Runners nel Parco di Monza (foto BG per sport&impianti).
Runners solitari nel Parco di Monza (foto BG per sport&impianti).

E non solo: “Gli  impianti sportivi sono utilizzabili, a porte chiuse, soltanto per le sedute di allenamento degli atleti, professionisti e non professionisti, riconosciuti di interesse nazionale dal Comitato olimpico nazionale italiano (CONI) e dalle rispettive federazioni, in vista della loro partecipazione ai giochi olimpici o a manifestazioni nazionali ed internazionali; resta consentito esclusivamente lo svolgimento degli eventi e delle competizioni sportive organizzati da organismi sportivi internazionali, all’interno di impianti sportivi utilizzati a porte chiuse, ovvero all’aperto senza la presenza di pubblico; in tutti tali casi, le associazioni e le società sportive, a mezzo del proprio personale medico, sono tenute ad effettuare i controlli idonei a contenere il rischio di diffusione del virus COVID-19 tra gli atleti, i tecnici, i dirigenti e tutti gli accompagnatori che vi partecipano”.

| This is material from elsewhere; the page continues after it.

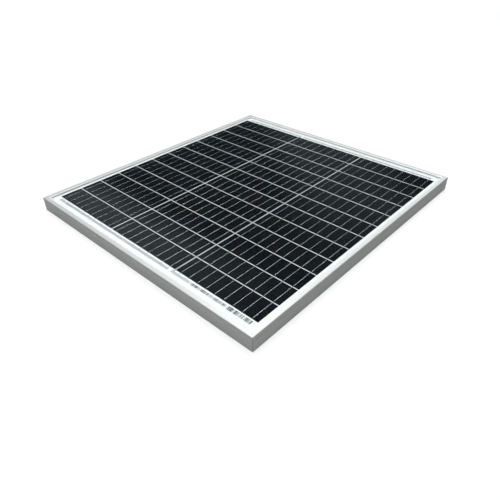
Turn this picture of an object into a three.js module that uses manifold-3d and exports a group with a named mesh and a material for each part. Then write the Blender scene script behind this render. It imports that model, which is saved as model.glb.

Il presidente del CONI Malagò (foto BG per sport&impianti).
Il presidente del CONI Malagò (foto BG per sport&impianti).

La decisione di sospendere ogni attività sportiva di propria competenza fino al 3 aprile era stata presa dal CONI già nel pomeriggio di lunedì 9 marzo.

Ultima ad arrendersi la serie A di calcio, che ancora l’8 e il 9 marzo ha giocato a porte chiuse nella speranza di salvare il calendario. Ora il Campionato è fermo almeno fino al 3 aprile, con ulteriori complicazioni in vista degli Europei.

Ma probabilmente non è questa oggi la nostra principale preoccupazione.